Seharusnya pemerintah dalam membuat kebijakan lebih mengedepankan nilai-nilai luhur yang tedapat dalam UUD 1945 agar kedepannya para buruh  bisa mensejahterakan kehidupannya.

Berdasarkan persoalan outsourcing yang dirasakan langsung oleh para buruh, serta untuk menghindari perusahan melakukan eksploitasi untuk tujuan bisnis semata. Maka Mahkamah Konstitusi mengeluarkan putusan membagi outsourcing tersebut dalam 2 (dua) model. Pertama, dengan mensyaratkan agar kontrak kerja antara buruh dengan perusahan yang melaksanakan pekerjaan outsourcing tidak berbentuk PKWT (Perjanjian Kerja Waktu Tertentu), menjadi  “Perjanjian Kerja Waktu Tidak Tertentu”. Kedua , menerapkan prinsip pengalihan tindakan perlindungan bagi para buruh yang bekerja pada perusahan yang memberlakukan outsourcing. Melalui model yang pertama tersebut, hubungan kerja antara para buruh dengan perusahan yang melaksanakan pekerjaan outsourcing adalah konstitusional. Sepanjang dilakukan sesuai “perjanjian kerja waktu tidak tertentu” secara tertulis.
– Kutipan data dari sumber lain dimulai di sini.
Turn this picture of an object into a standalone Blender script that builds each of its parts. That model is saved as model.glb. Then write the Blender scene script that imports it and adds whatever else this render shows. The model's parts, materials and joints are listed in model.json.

Sementara model yang kedua menerapkan, dalam hal hubungan kerja antara para buruh dengan perusahan yang memberlakukan pekerjaan outsouring berdasarkan PKWT maka para buruh tetap mendapat perlindungan atas hak-haknya sebagai buruh dengan menerapkan prinsip pengalihan tindakan perlindungan bagi para buruh yang bekerja pada perusahan outsourcing.

Dari putusan mahkamah konstitusi yang berisikan solusi atas sistem outsourcing dengan membagi dalam dua model ini, memberikan sinyal yang cukup baik bagi perjuangan hak-hak aum buruh. Namun yang perlu pemerintah cermati, pemberlakuan outsourcing dalam bentuk apapun,  tetap saja tidak mampu mengurangi angka pengangguran di negara ini. Bahkan sistem outsourcing sendiri berpotensi meningkatkan jumlah kemiskinan.